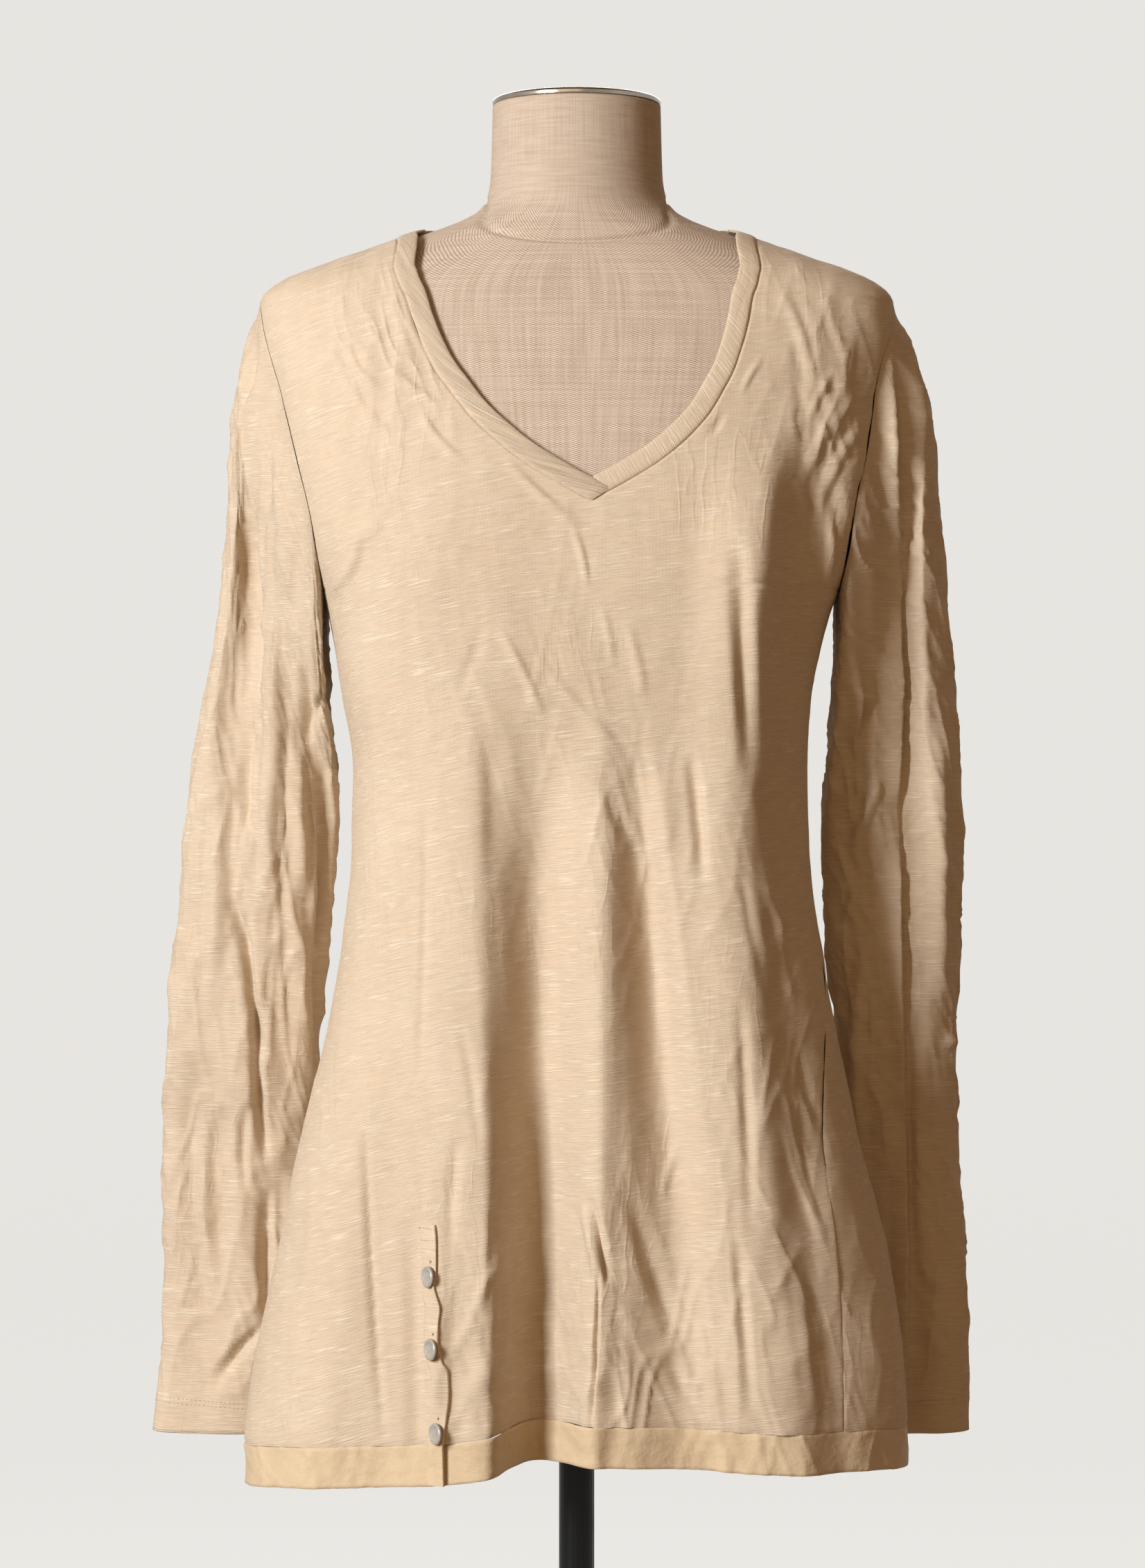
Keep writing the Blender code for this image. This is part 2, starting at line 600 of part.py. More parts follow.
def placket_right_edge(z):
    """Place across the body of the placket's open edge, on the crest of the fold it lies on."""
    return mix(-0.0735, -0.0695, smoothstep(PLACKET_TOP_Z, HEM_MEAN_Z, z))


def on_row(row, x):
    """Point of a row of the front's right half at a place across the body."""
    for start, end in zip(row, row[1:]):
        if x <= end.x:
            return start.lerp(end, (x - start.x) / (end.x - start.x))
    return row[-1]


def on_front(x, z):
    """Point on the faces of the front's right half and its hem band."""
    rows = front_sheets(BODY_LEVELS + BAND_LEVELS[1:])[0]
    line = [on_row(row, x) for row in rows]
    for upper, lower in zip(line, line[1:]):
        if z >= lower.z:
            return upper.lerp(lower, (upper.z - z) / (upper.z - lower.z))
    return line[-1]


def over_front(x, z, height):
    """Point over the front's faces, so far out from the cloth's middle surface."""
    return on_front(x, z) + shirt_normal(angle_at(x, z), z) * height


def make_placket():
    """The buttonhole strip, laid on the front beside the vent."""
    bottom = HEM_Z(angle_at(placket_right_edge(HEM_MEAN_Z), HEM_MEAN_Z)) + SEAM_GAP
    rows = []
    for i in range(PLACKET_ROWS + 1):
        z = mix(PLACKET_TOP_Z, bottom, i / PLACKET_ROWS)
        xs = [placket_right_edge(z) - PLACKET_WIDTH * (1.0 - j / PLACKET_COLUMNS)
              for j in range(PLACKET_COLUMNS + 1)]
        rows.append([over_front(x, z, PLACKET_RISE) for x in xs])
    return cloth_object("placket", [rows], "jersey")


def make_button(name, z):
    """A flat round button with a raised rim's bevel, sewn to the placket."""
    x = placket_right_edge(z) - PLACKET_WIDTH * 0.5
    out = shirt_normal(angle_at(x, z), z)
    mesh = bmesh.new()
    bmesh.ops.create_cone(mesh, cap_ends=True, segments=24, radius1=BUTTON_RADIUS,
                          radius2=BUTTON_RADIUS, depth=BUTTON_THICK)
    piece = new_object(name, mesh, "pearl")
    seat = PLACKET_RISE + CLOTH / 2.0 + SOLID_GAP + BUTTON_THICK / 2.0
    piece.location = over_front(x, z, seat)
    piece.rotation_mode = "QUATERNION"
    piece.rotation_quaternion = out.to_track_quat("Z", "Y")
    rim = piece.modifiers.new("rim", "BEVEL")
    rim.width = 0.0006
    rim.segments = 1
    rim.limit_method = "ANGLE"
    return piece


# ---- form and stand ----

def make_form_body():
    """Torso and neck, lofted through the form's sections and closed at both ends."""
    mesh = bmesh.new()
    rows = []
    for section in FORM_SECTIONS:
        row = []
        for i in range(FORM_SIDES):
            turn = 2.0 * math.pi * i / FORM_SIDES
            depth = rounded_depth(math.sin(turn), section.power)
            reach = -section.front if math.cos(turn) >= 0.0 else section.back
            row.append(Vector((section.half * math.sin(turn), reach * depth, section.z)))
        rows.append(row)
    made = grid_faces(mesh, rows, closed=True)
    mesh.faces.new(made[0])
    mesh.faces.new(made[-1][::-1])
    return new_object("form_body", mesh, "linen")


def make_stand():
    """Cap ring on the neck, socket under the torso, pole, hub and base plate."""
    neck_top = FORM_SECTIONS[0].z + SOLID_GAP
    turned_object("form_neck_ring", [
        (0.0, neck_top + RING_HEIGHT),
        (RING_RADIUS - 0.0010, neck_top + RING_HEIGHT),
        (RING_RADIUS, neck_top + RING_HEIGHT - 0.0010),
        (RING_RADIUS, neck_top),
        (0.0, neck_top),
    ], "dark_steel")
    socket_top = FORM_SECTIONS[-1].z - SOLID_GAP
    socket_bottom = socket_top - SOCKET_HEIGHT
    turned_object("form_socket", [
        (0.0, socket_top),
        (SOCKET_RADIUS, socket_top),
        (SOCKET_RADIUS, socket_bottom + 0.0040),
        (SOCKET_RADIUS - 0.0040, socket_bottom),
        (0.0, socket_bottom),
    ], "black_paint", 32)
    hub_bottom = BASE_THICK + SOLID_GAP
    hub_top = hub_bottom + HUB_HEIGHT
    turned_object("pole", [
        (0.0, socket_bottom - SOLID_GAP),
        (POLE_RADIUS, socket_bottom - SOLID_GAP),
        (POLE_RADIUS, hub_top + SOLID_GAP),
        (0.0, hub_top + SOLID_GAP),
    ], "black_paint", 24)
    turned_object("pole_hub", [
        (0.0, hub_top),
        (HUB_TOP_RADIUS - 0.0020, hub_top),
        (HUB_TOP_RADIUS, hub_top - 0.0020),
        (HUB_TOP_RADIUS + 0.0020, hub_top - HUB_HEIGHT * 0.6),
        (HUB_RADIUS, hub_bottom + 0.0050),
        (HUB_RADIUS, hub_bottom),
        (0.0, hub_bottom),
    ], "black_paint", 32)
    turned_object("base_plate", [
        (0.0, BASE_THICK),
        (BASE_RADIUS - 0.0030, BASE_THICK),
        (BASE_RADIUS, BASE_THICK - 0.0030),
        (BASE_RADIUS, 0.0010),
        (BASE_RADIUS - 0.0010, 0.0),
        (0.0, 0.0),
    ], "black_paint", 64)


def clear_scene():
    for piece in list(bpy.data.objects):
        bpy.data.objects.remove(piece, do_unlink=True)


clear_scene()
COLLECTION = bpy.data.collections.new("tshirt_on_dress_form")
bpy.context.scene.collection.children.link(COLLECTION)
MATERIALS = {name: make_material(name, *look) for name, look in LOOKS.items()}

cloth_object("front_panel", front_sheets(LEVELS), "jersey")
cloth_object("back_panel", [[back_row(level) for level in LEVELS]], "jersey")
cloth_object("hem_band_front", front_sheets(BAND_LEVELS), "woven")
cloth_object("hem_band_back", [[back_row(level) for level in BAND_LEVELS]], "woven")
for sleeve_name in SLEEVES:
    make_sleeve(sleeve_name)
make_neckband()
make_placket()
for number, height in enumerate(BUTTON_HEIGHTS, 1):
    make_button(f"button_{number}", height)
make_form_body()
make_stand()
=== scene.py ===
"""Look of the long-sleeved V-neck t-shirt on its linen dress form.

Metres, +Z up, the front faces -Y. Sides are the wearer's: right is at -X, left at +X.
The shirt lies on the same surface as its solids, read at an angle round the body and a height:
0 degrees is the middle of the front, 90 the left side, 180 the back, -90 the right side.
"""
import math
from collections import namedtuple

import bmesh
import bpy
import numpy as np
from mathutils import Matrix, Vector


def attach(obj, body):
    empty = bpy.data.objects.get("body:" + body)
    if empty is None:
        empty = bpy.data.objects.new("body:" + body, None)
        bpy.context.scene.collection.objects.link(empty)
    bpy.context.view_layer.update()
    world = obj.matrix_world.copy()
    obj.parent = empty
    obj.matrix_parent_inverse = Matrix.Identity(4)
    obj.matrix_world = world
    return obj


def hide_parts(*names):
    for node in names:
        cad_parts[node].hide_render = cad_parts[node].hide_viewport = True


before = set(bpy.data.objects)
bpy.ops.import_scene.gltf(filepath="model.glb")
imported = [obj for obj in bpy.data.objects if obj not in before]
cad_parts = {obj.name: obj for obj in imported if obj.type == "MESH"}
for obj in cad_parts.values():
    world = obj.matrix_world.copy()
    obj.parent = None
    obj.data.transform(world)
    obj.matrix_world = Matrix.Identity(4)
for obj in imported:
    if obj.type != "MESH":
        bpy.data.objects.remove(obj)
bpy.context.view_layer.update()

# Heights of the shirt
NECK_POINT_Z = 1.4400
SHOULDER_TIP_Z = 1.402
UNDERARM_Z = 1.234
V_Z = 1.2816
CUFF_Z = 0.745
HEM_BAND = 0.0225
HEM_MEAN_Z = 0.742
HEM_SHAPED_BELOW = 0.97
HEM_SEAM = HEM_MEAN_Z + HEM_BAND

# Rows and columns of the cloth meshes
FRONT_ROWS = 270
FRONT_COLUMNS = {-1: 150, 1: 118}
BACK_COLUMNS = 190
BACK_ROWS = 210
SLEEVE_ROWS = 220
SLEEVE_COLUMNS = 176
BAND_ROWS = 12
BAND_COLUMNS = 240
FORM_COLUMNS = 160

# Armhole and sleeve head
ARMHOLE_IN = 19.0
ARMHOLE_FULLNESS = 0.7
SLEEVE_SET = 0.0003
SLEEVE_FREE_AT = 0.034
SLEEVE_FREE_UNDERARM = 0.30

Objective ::
Each line from the top of the material above through the line with "smoothstep(PLACKET_TOP_Z, HEM_MEAN_Z, z))" must be echoed exactly, and no other line.

Response ::
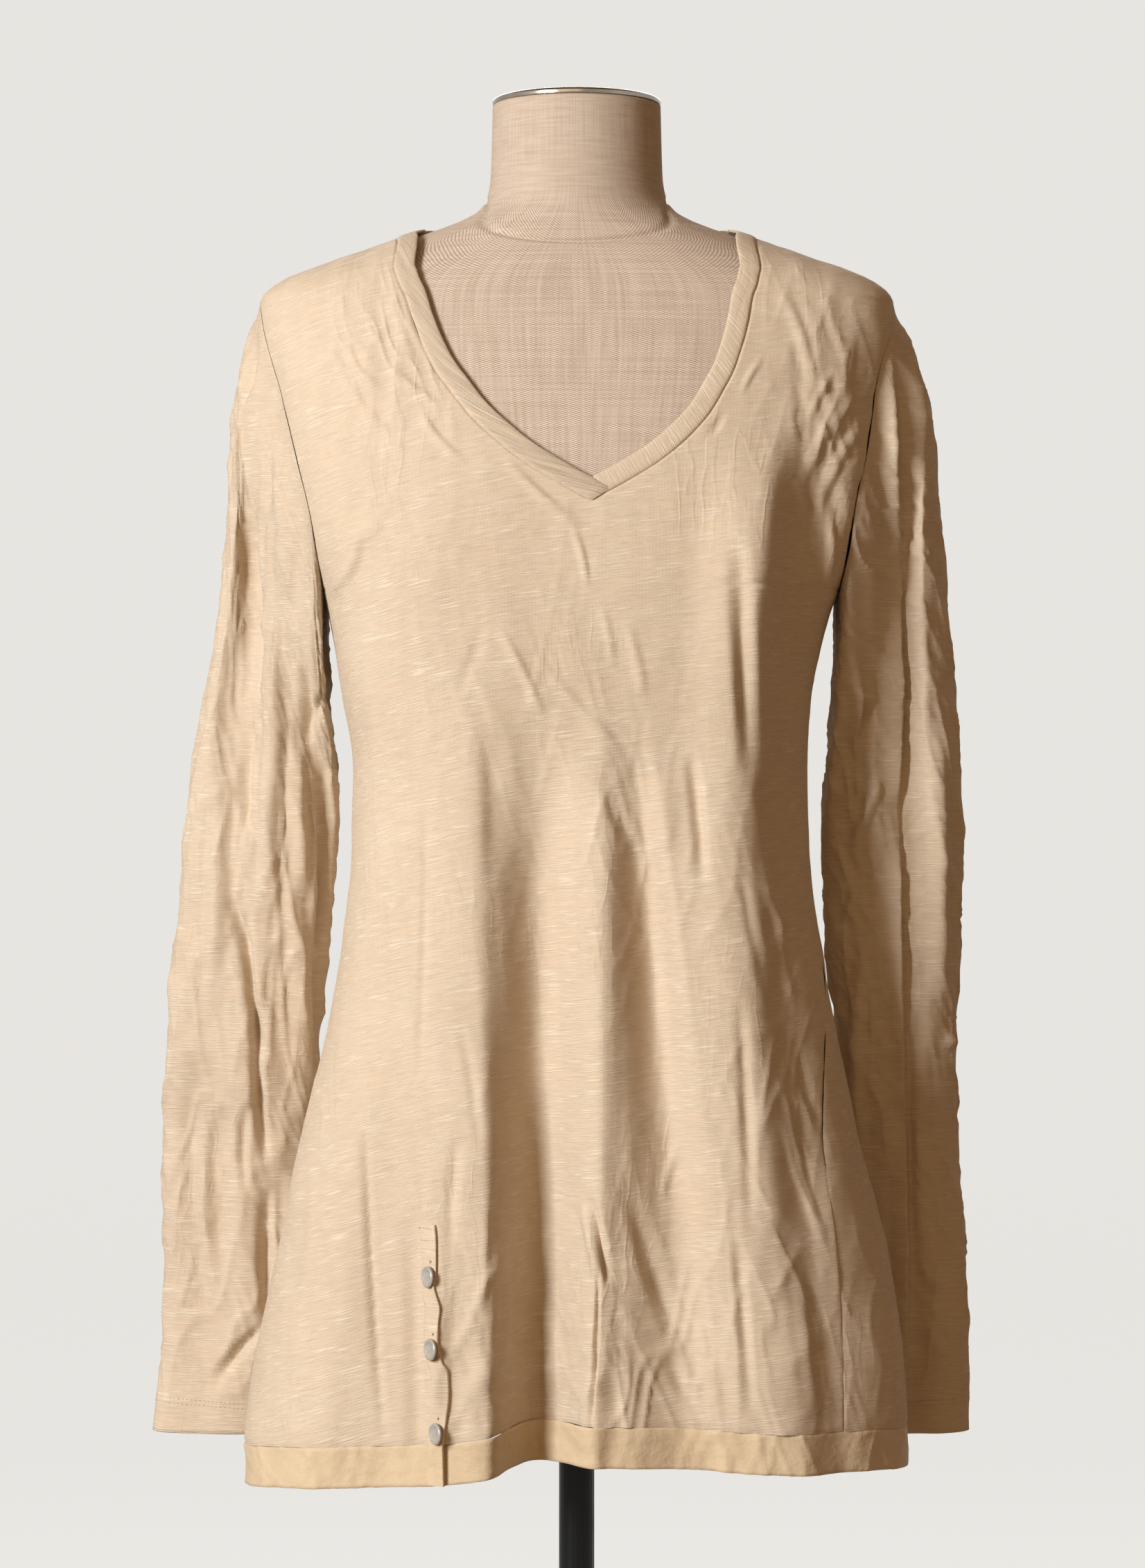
Keep writing the Blender code for this image. This is part 2, starting at line 600 of part.py. More parts follow.
def placket_right_edge(z):
    """Place across the body of the placket's open edge, on the crest of the fold it lies on."""
    return mix(-0.0735, -0.0695, smoothstep(PLACKET_TOP_Z, HEM_MEAN_Z, z))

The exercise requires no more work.